The following table indicates the minimal supported ISA for each of the data types that oneDNN recognizes.

Data type

Minimal supported ISA

f32

Intel SSE4.1

s8, u8

Intel AVX2

bf16

Intel DL Boost with bfloat16 support

f16

Intel AVX512-FP16

Note

See Nuances of int8 Computations in the Developer Guide for additional limitations related to int8 arithmetic.

The library has functional bfloat16 support on processors with Intel AVX-512 Byte and Word Instructions (AVX512BW) support for validation purposes.

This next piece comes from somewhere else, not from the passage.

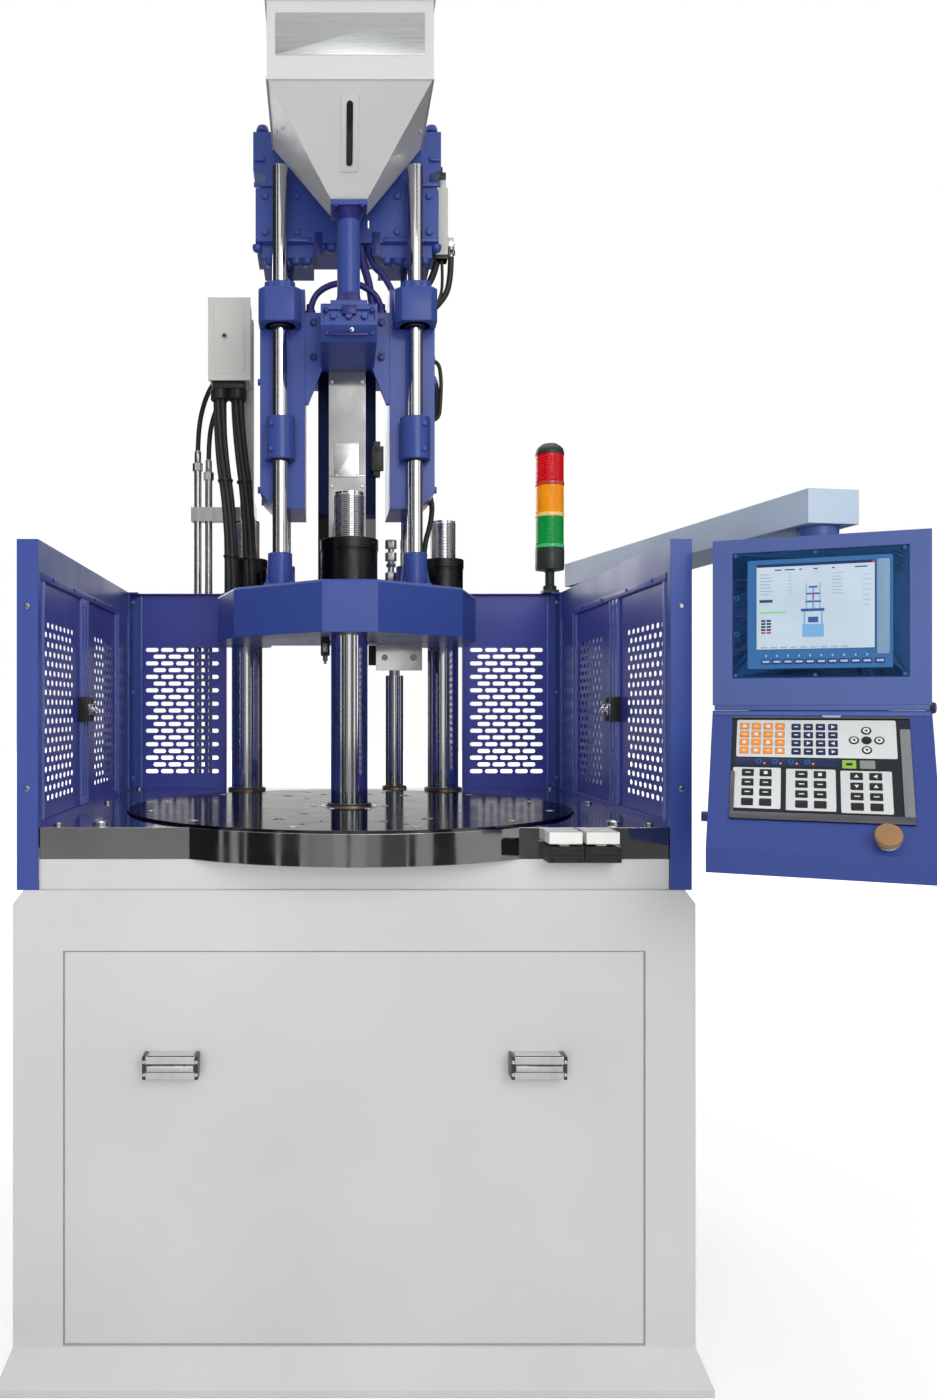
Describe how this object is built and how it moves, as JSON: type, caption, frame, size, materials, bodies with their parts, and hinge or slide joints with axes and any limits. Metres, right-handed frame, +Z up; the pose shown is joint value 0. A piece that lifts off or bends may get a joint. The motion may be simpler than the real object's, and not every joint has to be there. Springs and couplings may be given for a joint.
{
  "type": "injection moulding machine",
  "caption": "Vertical injection moulding machine with a round indexing table, three columns, a hopper on top, perforated guards and a control box on a swing arm.",
  "frame": {"origin": "on the floor below the turning axis of the rotary table, which is also the front column's axis", "axes": "+X to the operator's right, +Y to the machine's back, +Z up"},
  "size_m": [1.7236, 1.4533, 2.903],
  "materials": {
    "grey_paint": "satin enamel",
    "blue_paint": "satin enamel",
    "light_blue_paint": "satin enamel",
    "pale_arm_paint": "satin enamel",
    "polished_steel": "polished",
    "table_steel": "ground",
    "chrome_plate": "hard chrome",
    "black_steel": "black oxide",
    "machined_steel": "machined",
    "bronze": "machined",
    "machine_grey": "gloss enamel",
    "motor_blue": "satin enamel",
    "hopper_paint": "satin enamel",
    "sight_glass": "clear",
    "box_beige": "satin enamel",
    "cable_black": "matt",
    "start_black": "matt",
    "start_white": "gloss",
    "lens": "translucent red, amber and green",
    "screen_blue": "gloss",
    "keypad_film": "satin film",
    "stop_gold": "satin"
  },
  "bodies": {
    "base": {"base_frame": "grey_paint", "bed_plate": "polished_steel", "column_bushes": "bronze", "table_bearing": "machined_steel", "index_motor": "machine_grey", "clamp_cylinder": "machine_grey", "oil_tank": "machine_grey", "pump_set": "machine_grey", "guard_frame_left": "blue_paint", "guard_frame_right": "blue_paint", "rear_guard_left": "blue_paint", "rear_guard_right": "blue_paint", "start_boxes": "start_black", "tower_pole": "start_black", "tower_lenses": "lens", "arm_post": "pale_arm_paint"},
    "cover": {"front_cover": "grey_paint", "cover_handles": "chrome_plate"},
    "table": {"rotary_table": "table_steel", "ring_gear": "machined_steel"},
    "pinion": {"drive_pinion": "machined_steel"},
    "clamp": {"upper_platen": "blue_paint", "front_column": "chrome_plate", "rear_columns": "chrome_plate", "column_nuts": "black_steel", "lower_crosshead": "machined_steel", "clamp_rod": "chrome_plate", "guide_rods": "chrome_plate", "rod_bosses": "blue_paint", "safety_rod": "chrome_plate", "safety_bracket": "polished_steel", "junction_box": "box_beige", "cable_bundle": "cable_black", "oil_pipes": "machined_steel"},
    "carriage": {"injection_crosshead": "blue_paint", "injection_cylinders": "blue_paint", "barrel": "machined_steel", "barrel_cover": "polished_steel", "feed_tube": "blue_paint", "hopper": "hopper_paint", "sight_glass": "sight_glass", "injection_hoses": "cable_black"},
    "lid": {"hopper_lid": "hopper_paint"},
    "inject": {"thrust_block": "blue_paint", "piston_rods": "chrome_plate", "screw_motor": "motor_blue", "stroke_sensor": "box_beige"},
    "screw": {"screw": "machined_steel"},
    "leaf_front_left": {"guard_leaf_front_left": "blue_paint"},
    "leaf_front_right": {"guard_leaf_front_right": "blue_paint"},
    "leaf_rear_left": {"guard_leaf_rear_left": "blue_paint"},
    "leaf_rear_right": {"guard_leaf_rear_right": "blue_paint"},
    "arm": {"swing_arm": "pale_arm_paint"},
    "screen": {"screen_housing": "light_blue_paint", "screen_panel": "screen_blue"},
    "keypad": {"keypad_housing": "blue_paint", "keypad_panel": "keypad_film"},
    "stop_button": {"emergency_button": "stop_gold"},
    "start_left": {"start_button_left": "start_white"},
    "start_right": {"start_button_right": "start_white"}
  },
  "joints": [
    {"name": "table_turn", "type": "hinge", "parent": "base", "child": "table", "pos_m": [0, 0, 1.08], "axis": [0, 0, 1], "continuous": true},
    {"name": "pinion_turn", "type": "hinge", "parent": "base", "child": "pinion", "pos_m": [-0.375, 0, 1.05], "axis": [0, 0, 1], "continuous": true},
    {"name": "clamp_stroke", "type": "slide", "parent": "base", "child": "clamp", "axis": [0, 0, -1], "range_m": [0, 0.18]},
    {"name": "carriage_lift", "type": "slide", "parent": "clamp", "child": "carriage", "axis": [0, 0, 1], "range_m": [0, 0.2]},
    {"name": "injection_stroke", "type": "slide", "parent": "carriage", "child": "inject", "axis": [0, 0, 1], "range_m": [-0.06, 0.08]},
    {"name": "screw_turn", "type": "hinge", "parent": "inject", "child": "screw", "pos_m": [0, 0.288, 2.5], "axis": [0, 0, 1], "continuous": true},
    {"name": "lid_hinge", "type": "hinge", "parent": "carriage", "child": "lid", "pos_m": [0, 0.222, 2.877], "axis": [-1, 0, 0], "range_deg": [0, 95]},
    {"name": "cover_pull", "type": "slide", "parent": "base", "child": "cover", "axis": [0, -1, 0], "range_m": [0, 0.3]},
    {"name": "leaf_front_left_hinge", "type": "hinge", "parent": "base", "child": "leaf_front_left", "pos_m": [-0.634, -0.381, 1.32], "axis": [0, 0, 1], "range_deg": [0, 90]},
    {"name": "leaf_front_right_hinge", "type": "hinge", "parent": "base", "child": "leaf_front_right", "pos_m": [0.634, -0.381, 1.32], "axis": [0, 0, -1], "range_deg": [0, 90]},
    {"name": "leaf_rear_left_hinge", "type": "hinge", "parent": "base", "child": "leaf_rear_left", "pos_m": [-0.634, 0.362, 1.32], "axis": [0, 0, -1], "range_deg": [0, 90]},
    {"name": "leaf_rear_right_hinge", "type": "hinge", "parent": "base", "child": "leaf_rear_right", "pos_m": [0.634, 0.362, 1.32], "axis": [0, 0, 1], "range_deg": [0, 90]},
    {"name": "arm_swing", "type": "hinge", "parent": "base", "child": "arm", "pos_m": [0.694, 0.42, 1.66], "axis": [0, 0, 1], "range_deg": [0, 70]},
    {"name": "screen_swivel", "type": "hinge", "parent": "arm", "child": "screen", "pos_m": [0.84884, -0.49471, 1.64], "axis": [0, 0, 1], "range_deg": [-10, 60]},
    {"name": "keypad_tilt", "type": "hinge", "parent": "screen", "child": "keypad", "pos_m": [0.86267, -0.46364, 1.305], "axis": [0.9135, -0.4067, 0], "range_deg": [0, 18]},
    {"name": "emergency_press", "type": "slide", "parent": "keypad", "child": "stop_button", "axis": [0.3332, 0.7483, -0.5736], "range_m": [0, 0.005], "stiffness_N_per_m": 1500},
    {"name": "start_left_press", "type": "slide", "parent": "base", "child": "start_left", "axis": [0, 0, -1], "range_m": [0, 0.004], "stiffness_N_per_m": 1500},
    {"name": "start_right_press", "type": "slide", "parent": "base", "child": "start_right", "axis": [0, 0, -1], "range_m": [0, 0.004], "stiffness_N_per_m": 1500}
  ],
  "couplings": [
    {"joint": "pinion_turn", "follows": "table_turn", "ratio": -4}
  ]
}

The performance of bfloat16 primitives on platforms without hardware acceleration for bfloat16 is 3-4x lower in comparison to the same operations on the fp32 data type.

The Intel AMX instructions ignore the floating-point environment flag and always round to nearest tie-even and flush denormals to zero.

f64 configuration is not available for the CPU engine.

The current f16 CPU instructions accumulate to f16. To avoid overflow, the f16 primitives might up-convert the data to f32 before performing math operations. This can lead to scenarios where a f16 primitive may perform slower than similar f32 primitive.

### Intel(R) Processor Graphics and Xe Architecture graphics¶

oneDNN performance optimizations for Intel Processor graphics and Xe Architecture graphics are specialized based on device microarchitecture (uArch). The following uArchs have specialized optimizations in the library:

• GEN9 (also covers GEN11)

• Xe-LP (previoulsy known as GEN12LP)

• Xe-HP

The following table indicates the minimal supported uArch for each of the data types that oneDNN recognizes.

Data type

Minimal supported uArch

f32

GEN9

s8, u8

Xe-LP

bf16

Xe-HP

f16

GEN9

Note

• f64 configurations are only supported on the GPU engines with HW capability for double-precision floating-point.

• f16 operations may accumulate to f16 on the GPU architectures older than Xe-HPC. Newer architectures accumulate to f32.